A lot of people choose to forget that…
In this particular time, American Gods is more culturally relevant than it intended to be. And the representation in this show is something that has never been seen in sci-fi/fantasy on an epic scale. Bryan Fuller told BGN, “we aim to speak to a lot of people.” On that front, they hit the nail on the head.
And it will make you laugh
Don’t. Piss. Off. Those. Bitches. In. Airports. BOOM!
Character of the Week
I really didn’t want to pick just one character. Everyone on screen killed their scenes and left a lasting impression. Audrey. Technical Boy. Mad Sweeney. LowKey Lyesmith. But I think it’s safe to say that this week’s character of the week is Bilquis. There’s nothing really more I can say after that.

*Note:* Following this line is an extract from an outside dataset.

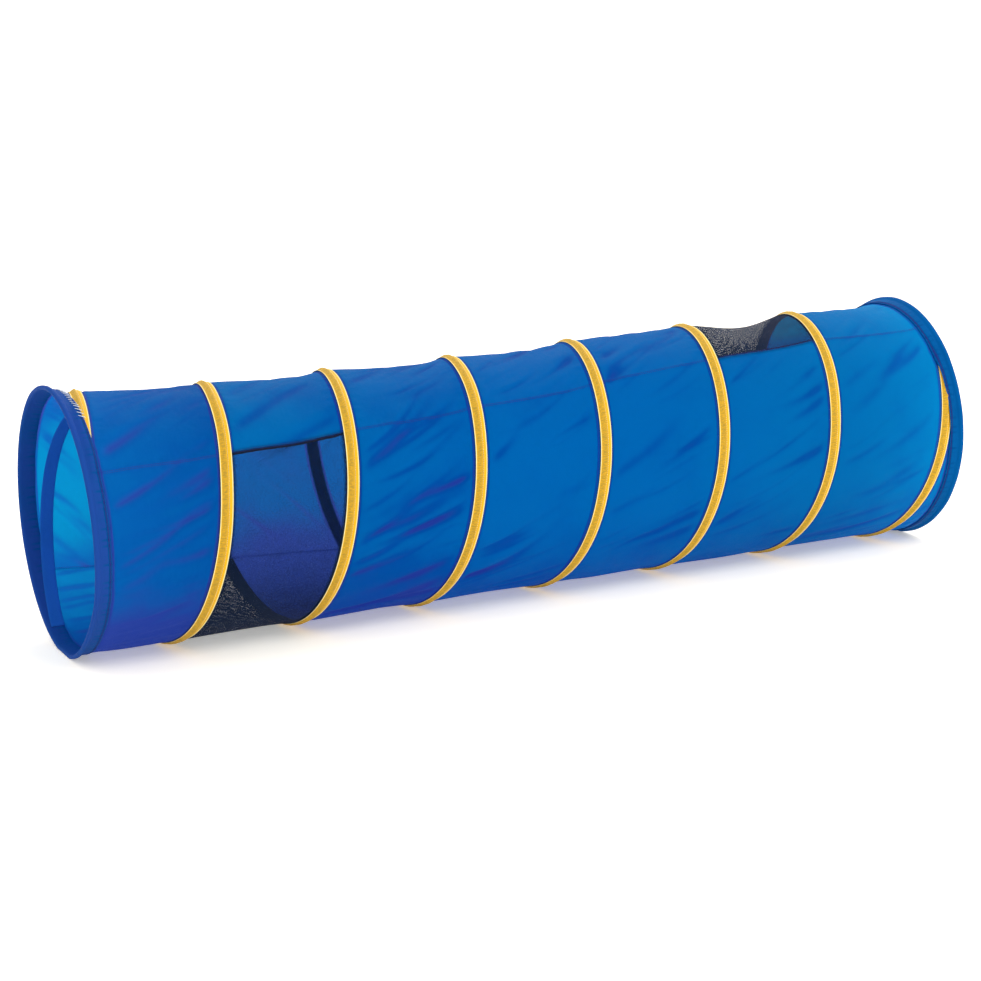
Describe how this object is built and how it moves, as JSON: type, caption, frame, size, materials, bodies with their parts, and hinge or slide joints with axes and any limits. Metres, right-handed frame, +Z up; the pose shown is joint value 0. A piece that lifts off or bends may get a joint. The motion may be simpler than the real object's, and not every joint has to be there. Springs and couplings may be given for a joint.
{
  "type": "agility tunnel",
  "caption": "Pop-up training tunnel of blue nylon on a helical spring wire in yellow casing, with hooped ends and black mesh windows; it collapses flat.",
  "frame": {"origin": "on the ground, below the middle of the tunnel", "axes": "+X along the tunnel towards its right end, +Y to the far side, +Z up"},
  "size_m": [1.829, 0.4834, 0.483],
  "materials": {
    "tunnel_cloth": "blue nylon taffeta, thin and slightly sheer, soft sheen",
    "hem_cloth": "the same blue nylon, doubled and stitched",
    "casing_tape": "yellow woven binding tape with stitched edges",
    "window_mesh": "black knitted netting, see-through",
    "window_binding": "black bias tape",
    "spring_steel": "bright drawn spring wire"
  },
  "bodies": {
    "left_end": {"left_hoop": "spring_steel", "left_hoop_ferrule": "spring_steel", "left_hem": "hem_cloth"},
    "turn_1": {"coil_turn_1": "spring_steel", "casing_turn_1": "casing_tape", "left_hem_stay": "hem_cloth", "upper_end_gusset": "tunnel_cloth", "upper_panel_0": "tunnel_cloth", "lower_panel_0": "tunnel_cloth"},
    "turn_2": {"coil_turn_2": "spring_steel", "casing_turn_2": "casing_tape", "upper_panel_1": "tunnel_cloth", "lower_window_mesh": "window_mesh", "lower_window_binding_left": "window_binding", "lower_window_binding_right": "window_binding", "lower_window_binding_near": "window_binding", "lower_window_binding_far": "window_binding"},
    "turn_3": {"coil_turn_3": "spring_steel", "casing_turn_3": "casing_tape", "upper_panel_2": "tunnel_cloth", "lower_panel_2": "tunnel_cloth"},
    "turn_4": {"coil_turn_4": "spring_steel", "casing_turn_4": "casing_tape", "upper_panel_3": "tunnel_cloth", "lower_panel_3": "tunnel_cloth"},
    "turn_5": {"coil_turn_5": "spring_steel", "casing_turn_5": "casing_tape", "upper_panel_4": "tunnel_cloth", "lower_panel_4": "tunnel_cloth"},
    "turn_6": {"coil_turn_6": "spring_steel", "casing_turn_6": "casing_tape", "upper_window_mesh": "window_mesh", "lower_panel_5": "tunnel_cloth", "upper_window_binding_left": "window_binding", "upper_window_binding_right": "window_binding", "upper_window_binding_near": "window_binding", "upper_window_binding_far": "window_binding"},
    "turn_7": {"coil_turn_7": "spring_steel", "casing_turn_7": "casing_tape", "upper_panel_6": "tunnel_cloth", "lower_panel_6": "tunnel_cloth"},
    "right_end": {"right_hoop": "spring_steel", "right_hoop_ferrule": "spring_steel", "right_hem": "hem_cloth", "lower_panel_7": "tunnel_cloth"}
  },
  "joints": [
    {"name": "collapse", "type": "slide", "parent": "left_end", "child": "right_end", "axis": [1, 0, 0], "range_m": [-1.709, 0], "stiffness_N_per_m": 5, "springref_m": 0.25, "deforming": ["lower_panel_7"]},
    {"name": "turn_1_travel", "type": "slide", "parent": "left_end", "child": "turn_1", "axis": [1, 0, 0], "range_m": [-0.1397, 0], "deforming": ["coil_turn_1", "casing_turn_1", "left_hem_stay", "upper_end_gusset", "upper_panel_0", "lower_panel_0"]},
    {"name": "turn_2_travel", "type": "slide", "parent": "left_end", "child": "turn_2", "axis": [1, 0, 0], "range_m": [-0.374, 0], "deforming": ["coil_turn_2", "casing_turn_2", "upper_panel_1", "lower_window_mesh", "lower_window_binding_left", "lower_window_binding_right", "lower_window_binding_near", "lower_window_binding_far"]},
    {"name": "turn_3_travel", "type": "slide", "parent": "left_end", "child": "turn_3", "axis": [1, 0, 0], "range_m": [-0.6151, 0], "deforming": ["coil_turn_3", "casing_turn_3", "upper_panel_2", "lower_panel_2"]},
    {"name": "turn_4_travel", "type": "slide", "parent": "left_end", "child": "turn_4", "axis": [1, 0, 0], "range_m": [-0.8677, 0], "deforming": ["coil_turn_4", "casing_turn_4", "upper_panel_3", "lower_panel_3"]},
    {"name": "turn_5_travel", "type": "slide", "parent": "left_end", "child": "turn_5", "axis": [1, 0, 0], "range_m": [-1.1215, 0], "deforming": ["coil_turn_5", "casing_turn_5", "upper_panel_4", "lower_panel_4"]},
    {"name": "turn_6_travel", "type": "slide", "parent": "left_end", "child": "turn_6", "axis": [1, 0, 0], "range_m": [-1.3733, 0], "deforming": ["coil_turn_6", "casing_turn_6", "upper_window_mesh", "lower_panel_5", "upper_window_binding_left", "upper_window_binding_right", "upper_window_binding_near", "upper_window_binding_far"]},
    {"name": "turn_7_travel", "type": "slide", "parent": "left_end", "child": "turn_7", "axis": [1, 0, 0], "range_m": [-1.6298, 0], "deforming": ["coil_turn_7", "casing_turn_7", "upper_panel_6", "lower_panel_6"]}
  ],
  "couplings": [
    {"joint": "turn_1_travel", "follows": "collapse", "ratio": 0.0816},
    {"joint": "turn_2_travel", "follows": "collapse", "ratio": 0.2187},
    {"joint": "turn_3_travel", "follows": "collapse", "ratio": 0.3598},
    {"joint": "turn_4_travel", "follows": "collapse", "ratio": 0.5076},
    {"joint": "turn_5_travel", "follows": "collapse", "ratio": 0.6561},
    {"joint": "turn_6_travel", "follows": "collapse", "ratio": 0.8034},
    {"joint": "turn_7_travel", "follows": "collapse", "ratio": 0.9535}
  ]
}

“Prison has a way of trying to keep you in prison.” ~LowKey
“Worship me.” ~Bilquis
“Give me your body.” ~Bilquis
“Eye for an eye, blowjob for a blowjob right here where they can see us.” ~Audrey
“Airlines are the ultimate clip joint, they deserve that and worse.” ~Mr. Wednesday
In the End
This episode (and this entire show for that matter) is not for the faint at heart. Let me just say, Bilquis’ sex scene isn’t the only sex scene in the show that will leave some people clutching their pearls. So if you can’t stand the heat, you might want to step outside the kitchen.
There’s a lot to unpack in this episode. And if you aren’t familiar with the story and don’t know what’s happening, you may be thinking to yourself (or out loud), “What the f—?” That’s perfectly okay. We see this show through Shadow’s eyes and walk in his shoes. And just like he doesn’t know what’s going on, neither do we. But you’re going to want to stick this one out in the long run. It’s a slow, fantastical burn, and sometimes there are narrative vignettes that take you out of the central story. But it will take some time for it all to come together in the end.
Coin tricks, cons, mead, gods, premonitions, metaphors, road trips, and impending war. It’s a blend of history, horror, fantasy, and mythology told with wildly imaginative storytelling and a quirky, whimsical narrative structure. And it will leave you questioning who or what you worship yourself.